Administrative Law Judge Arthur Amchan has found that a franchisee of the Jimmy Johns sandwich chain unlawfully discharged six employees after they staged a public campaign complaining of the company’s employee sick leave policy.

In his April 20 decision, Judge Amchan also found that Miklin Enterprises, Inc., a franchisee that operates 10 sandwich shops in the Minneapolis-St. Paul area, unlawfully issued written warnings to three employees who took part in the campaign. His decision orders the employer to offer reinstatement to those discharged and rescind the written warnings, and to post notices at all of its shops.

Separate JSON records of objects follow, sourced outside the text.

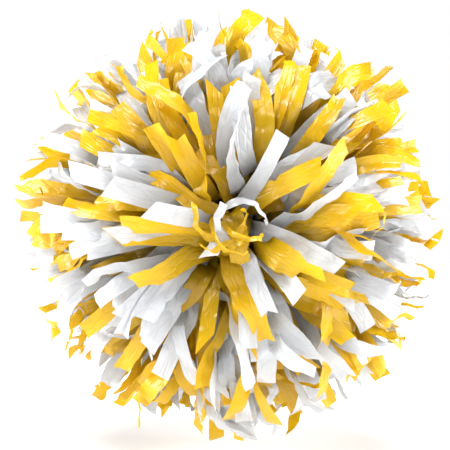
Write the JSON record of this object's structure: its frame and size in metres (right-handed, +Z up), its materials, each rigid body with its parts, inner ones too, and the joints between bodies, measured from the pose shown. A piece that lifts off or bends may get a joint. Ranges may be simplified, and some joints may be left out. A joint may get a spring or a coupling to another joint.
{
  "type": "cheer pom pom",
  "caption": "Round two-colour cheer pom pom: two heads of slit plastic film strips tied to the ends of a hidden baton handle.",
  "frame": {"origin": "middle of the baton, which is also the middle of the ball", "axes": "Y along the baton, the front head towards -Y; +Z up as the pom pom is held; X to the right seen from the front"},
  "size_m": [0.3188, 0.3374, 0.3186],
  "materials": {
    "film_yellow": "glossy thin film",
    "film_white": "glossy thin film",
    "baton": "satin",
    "spool": "satin",
    "cable_tie": "satin nylon"
  },
  "bodies": {
    "baton": {"baton_tube": "baton", "front_end_spool": "spool", "back_end_spool": "spool"},
    "front_collar": {"front_cable_tie": "cable_tie"},
    "front_head": {"front_film_1_yellow": "film_yellow", "front_film_2_white": "film_white", "front_film_3_yellow": "film_yellow", "front_film_4_white": "film_white", "front_film_5_yellow": "film_yellow", "front_film_6_white": "film_white", "front_film_7_yellow": "film_yellow", "front_film_8_white": "film_white"},
    "back_collar": {"back_cable_tie": "cable_tie"},
    "back_head": {"back_film_1_yellow": "film_yellow", "back_film_2_white": "film_white", "back_film_3_yellow": "film_yellow", "back_film_4_white": "film_white", "back_film_5_yellow": "film_yellow", "back_film_6_white": "film_white", "back_film_7_yellow": "film_yellow", "back_film_8_white": "film_white"}
  },
  "joints": [
    {"name": "front_nod", "type": "hinge", "parent": "baton", "child": "front_collar", "pos_m": [0, -0.0635, 0], "axis": [1, 0, 0], "range_deg": [-4, 4], "stiffness_Nm_per_rad": 1.2},
    {"name": "front_sway", "type": "hinge", "parent": "front_collar", "child": "front_head", "pos_m": [0, -0.0635, 0], "axis": [0, 0, 1], "range_deg": [-4, 4], "stiffness_Nm_per_rad": 1.2},
    {"name": "back_nod", "type": "hinge", "parent": "baton", "child": "back_collar", "pos_m": [0, 0.0635, 0], "axis": [1, 0, 0], "range_deg": [-4, 4], "stiffness_Nm_per_rad": 1.2},
    {"name": "back_sway", "type": "hinge", "parent": "back_collar", "child": "back_head", "pos_m": [0, 0.0635, 0], "axis": [0, 0, 1], "range_deg": [-4, 4], "stiffness_Nm_per_rad": 1.2}
  ]
}
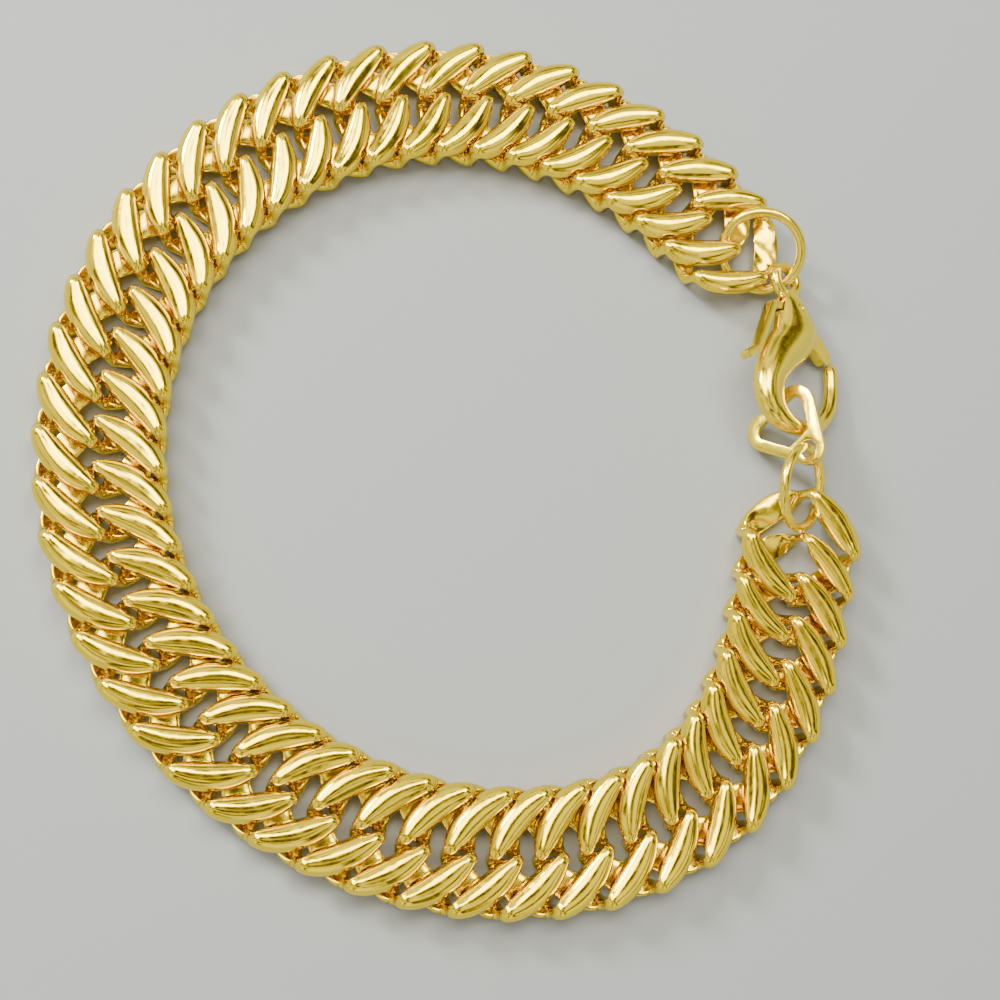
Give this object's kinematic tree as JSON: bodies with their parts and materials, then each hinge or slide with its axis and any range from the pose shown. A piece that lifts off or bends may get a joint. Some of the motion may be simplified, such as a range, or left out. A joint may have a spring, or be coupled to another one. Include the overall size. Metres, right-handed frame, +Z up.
{
  "type": "chain bracelet",
  "caption": "Woven curb chain bracelet lying as a closed loop, its lobster clasp hooked into an open heart tab on a jump ring.",
  "frame": {"origin": "centre of the box round the bracelet, on the surface that it lies on", "axes": "+Z up, +X to the right of the picture with the clasp, +Y towards the top of the picture"},
  "size_m": [0.0684, 0.0736, 0.0065],
  "materials": {
    "chain_gold": "polished gold plate, highly reflective",
    "finding_gold": "polished gold plate, slightly paler"
  },
  "bodies": {
    "bracelet": {"link_01": "chain_gold", "link_02": "chain_gold", "link_03": "chain_gold", "link_04": "chain_gold", "link_05": "chain_gold", "link_06": "chain_gold", "link_07": "chain_gold", "link_08": "chain_gold", "link_09": "chain_gold", "link_10": "chain_gold", "link_11": "chain_gold", "link_12": "chain_gold", "link_13": "chain_gold", "link_14": "chain_gold", "link_15": "chain_gold", "link_16": "chain_gold", "link_17": "chain_gold", "link_18": "chain_gold", "link_19": "chain_gold", "link_20": "chain_gold", "link_21": "chain_gold", "link_22": "chain_gold", "link_23": "chain_gold", "link_24": "chain_gold", "link_25": "chain_gold", "link_26": "chain_gold", "link_27": "chain_gold", "link_28": "chain_gold", "link_29": "chain_gold", "link_30": "chain_gold", "link_31": "chain_gold", "link_32": "chain_gold", "link_33": "chain_gold", "link_34": "chain_gold", "link_35": "chain_gold", "link_36": "chain_gold", "link_37": "chain_gold", "link_38": "chain_gold", "link_39": "chain_gold", "link_40": "chain_gold", "link_41": "chain_gold", "link_42": "chain_gold", "link_43": "chain_gold", "link_44": "chain_gold", "link_45": "chain_gold", "link_46": "chain_gold", "clasp_ring": "finding_gold", "tab_ring": "finding_gold", "heart_tab": "finding_gold", "clasp_body": "finding_gold", "clasp_pin": "finding_gold"},
    "gate": {"clasp_gate": "finding_gold"}
  },
  "joints": [
    {"name": "gate_hinge", "type": "hinge", "parent": "bracelet", "child": "gate", "pos_m": [0.02911, 0.01437, 0.00206], "axis": [-0.4415, -0.0908, -0.8927], "range_deg": [0, 22], "stiffness_Nm_per_rad": 0.0002, "springref_deg": -9.74}
  ]
}
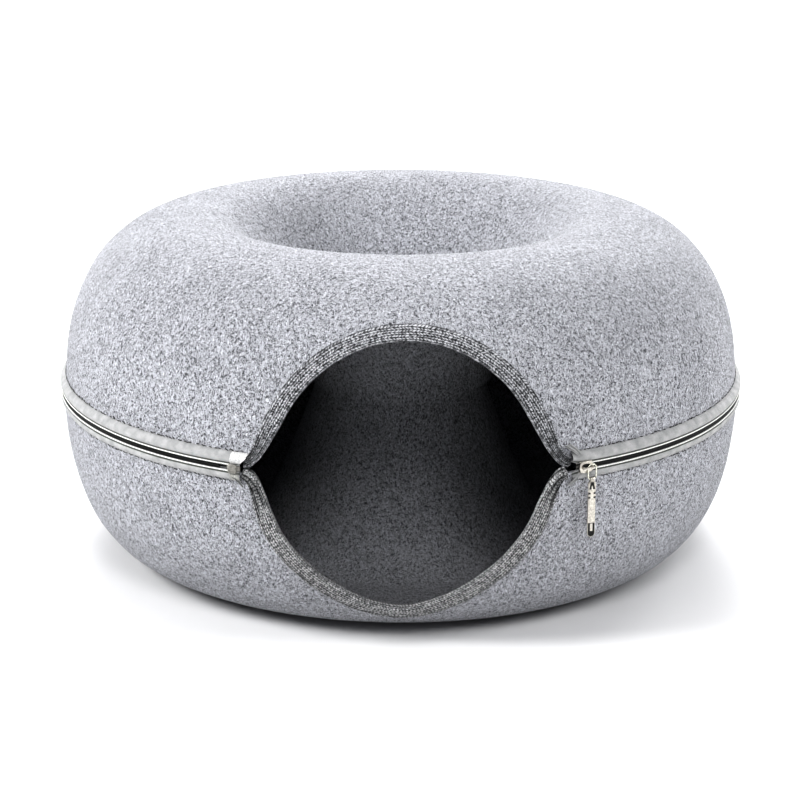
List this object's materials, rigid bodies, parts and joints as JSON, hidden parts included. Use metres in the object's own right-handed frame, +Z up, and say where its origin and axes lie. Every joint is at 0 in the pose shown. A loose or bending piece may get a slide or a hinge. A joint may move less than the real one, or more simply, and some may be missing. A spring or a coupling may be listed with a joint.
{
  "type": "felt cat cave",
  "caption": "Ring-shaped felt cat tunnel of two moulded half shells, zipped together at mid height, with a bound doorway and an open centre.",
  "frame": {"origin": "on the floor, under the middle of the whole piece's bounding box", "axes": "+Z up, and the doorway faces -Y. The hole's axis is parallel to Z, 8.4 mm in front of the origin"},
  "size_m": [0.5, 0.4832, 0.246],
  "materials": {
    "felt": "needle-punched wool-look felt, light blue-grey, heathered, matt",
    "herringbone_tape": "herringbone woven tape, dark and light grey yarns",
    "zip_tape": "woven polyester zip tape, light grey, slight sheen",
    "nylon_coil": "nylon zip coil, black, satin",
    "film": "clear stiffening film fused on the tape, glossy white",
    "moulded_box": "moulded nylon end box, translucent grey",
    "nickel": "die-cast zinc with warm nickel plating, worn bright"
  },
  "bodies": {
    "root": {"shell_upper": "felt", "shell_lower": "felt", "binding_upper": "herringbone_tape", "binding_lower": "herringbone_tape", "zip_tape_upper": "zip_tape", "zip_tape_lower": "zip_tape", "zip_coil_upper": "nylon_coil", "zip_coil_lower": "nylon_coil", "zip_film_upper": "film", "zip_film_lower": "film", "zip_box": "moulded_box", "zip_slider": "nickel", "zip_link": "nickel", "zip_tab": "nickel"}
  },
  "joints": []
}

Charges were filed by the Industrial Workers of the World on behalf of the workers, who have also been involved in a campaign to unionize the shops. The NLRB Regional Office in Minneapolis conducted an election in October, 2010, and the union lost by two votes. However, after objections were filed by the union alleging the company engaged in unfair labor practices during the election, the employer and union entered into a settlement in which a rerun election could be held within a year and a half.

In March, 2011, employees asked Milkin Enterprises to provide paid sick leave and to change a policy that requires the employees to find replacements when they are ill and unable to work. After the employer declined, employees posted notices near the 10 shops warning customers that their sandwiches could be made by ill employees. Many or all of these notices were immediately removed by the franchisee. Two days later, six employees involved in the postings were fired and three others received written warnings.

In his decision, Judge Amchan found that the employees’ activity was protected because it was part of an ongoing labor dispute, and that the language and images used did not cause the employees to lose their protection. In addition to ordering the employer to offer reinstatement, the judge also ordered that the employees receive full backpay for any loss of earnings and other benefits.